To buy: amazon.com, $8
Amazon Basics Microfiber Cleaning Cloth
Whether you own your boat or are renting it for the afternoon, I can’t recommend these towels enough. Boat windshields get splashed on constantly, and, let me tell you, water spots do nothing for visibility. A quick wipe with these cloths and you can see clearly once again. We use these for wiping the boat down once it’s back on the trailer, because, again, #waterspots.
To buy: amazon.com, $13
Better Boat Nylon Marine Rope
Most boaters will already have a few of these water-resistant ropes on hand for pulling tubers or skiers, but our family always came prepared with at least one extra just for emergencies. We’ve used this rope for towing other stranded boats or for tying up to shore during a summer storm.
To buy: amazon.com, $36
Hydro Flask Standard Mouth Bottle
If you value a cold beverage on a hot day, this insulated water bottle is for you.
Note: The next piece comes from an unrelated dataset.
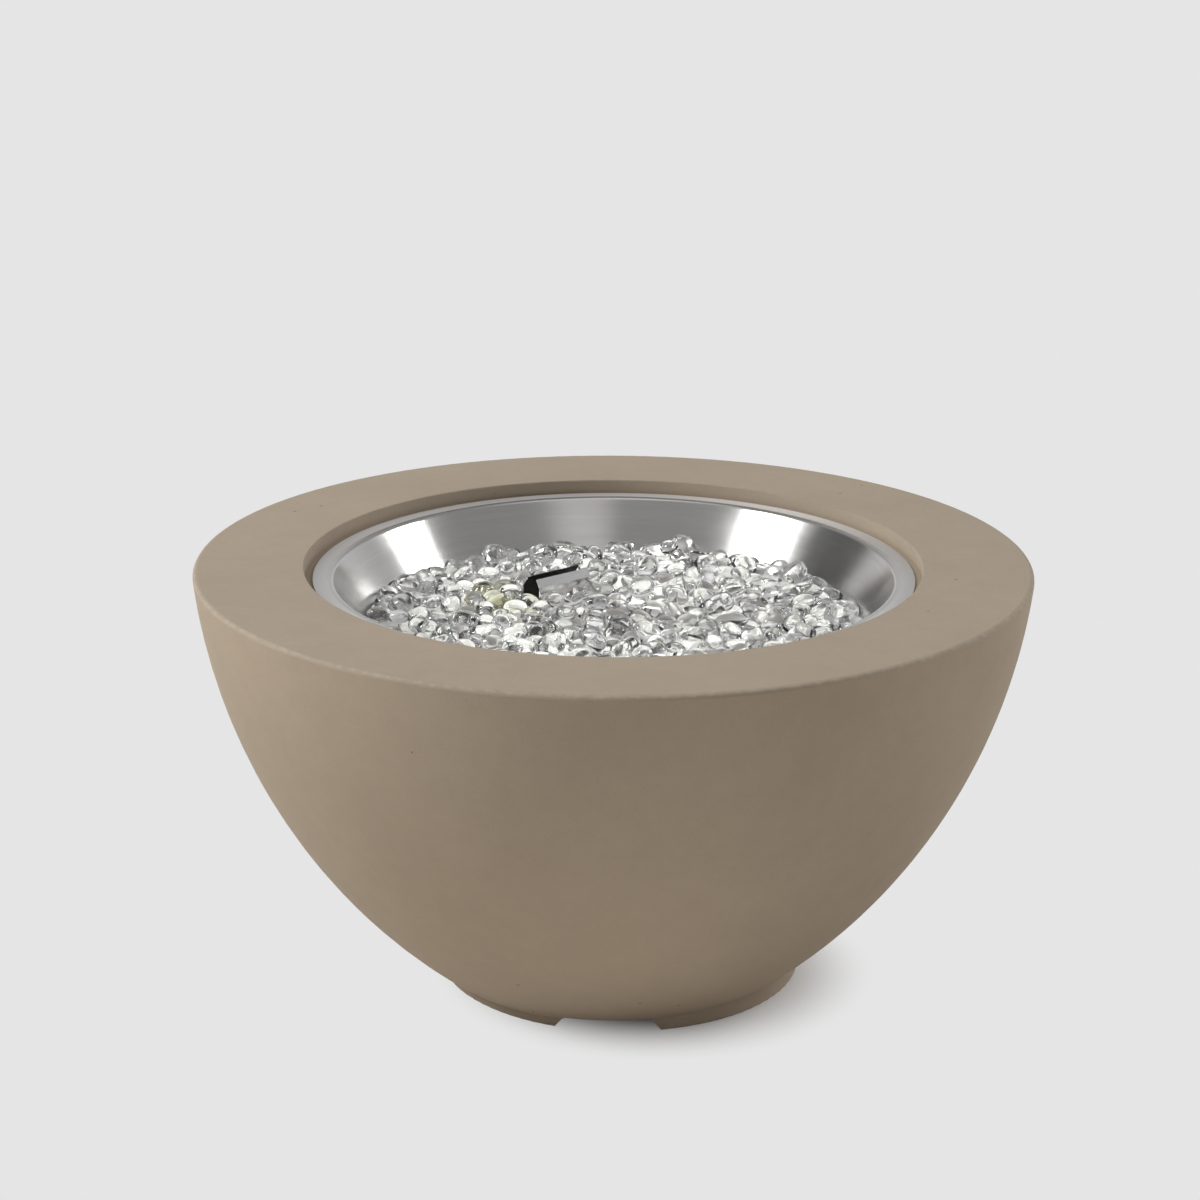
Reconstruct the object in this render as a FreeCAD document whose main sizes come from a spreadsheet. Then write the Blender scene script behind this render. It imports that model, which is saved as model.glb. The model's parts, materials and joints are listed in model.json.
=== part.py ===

It can keep your drink cold for up to 24 hours and it won’t leak … even if you leave it upside down in your beach bag for 12 of those hours, which I’ve done. It comes in three sizes too (18 ounces, 21 ounces, and 24 ounces), so plan your liquid consumption accordingly.
To buy: amazon.com, $21
Toadfish Non-Tipping Can Cooler
To this day, the phrase “Everyone, hold on to your drinks,” conjures up high speeds and summer evenings on the boat. Those boat cupholders? Useless against half-full cans of soda. This can cooler changed the game for me though. Not only does its rubber base stick to any non-porous surface in a way that won’t let it tip, tilt, or spill, but it also keeps drinks icy cold.
To buy: amazon.com, $40
Moonsix Classic Fedora
I’ve worn this Panama-style fedora on boats around the world. It’s shaded me on boats in Thailand, Vietnam, and Monaco, but does the trick just as well on Lake Lewisville. It’s also machine-washable, which comes in handy more times than you’d imagine for a boat hat.
To buy: amazon.com, $24
Petzl Actik Core Headlamp
My whole family started bringing headlamps with us while boating after we returned to the boat dock after sunset one too many times. My dad, who is a retired Delta pilot, always packs it. This headlamp is splash resistant, has three white light settings, and features a red light that can act as a strobe to signal location.
To buy: amazon.com, $79
Conair Salon Results Round Brush
Maybe this brush is in my bag because my mom is a hairdresser and she always brought one with her, or maybe it’s because this is the single most-used item in my bag next to sunscreen. Lake tangles are no joke, and it can either feel like a luxury or a necessity to have a brush onboard … but either way you should have one.
To buy: amazon.com, $4
Kitsch Spiral Hair Ties
This is another must-have hair accessory you might not think of until you get out there and don’t have it. I grew up boating with two other women, and there were never enough hair ties on the boat. I quickly learned that someone will always need one, and it’s best to toss a few extra in the boat bag. These waterproof ones don’t cut off circulation when worn around the wrist and can double as bungees for securing keys or sunglasses in a pinch.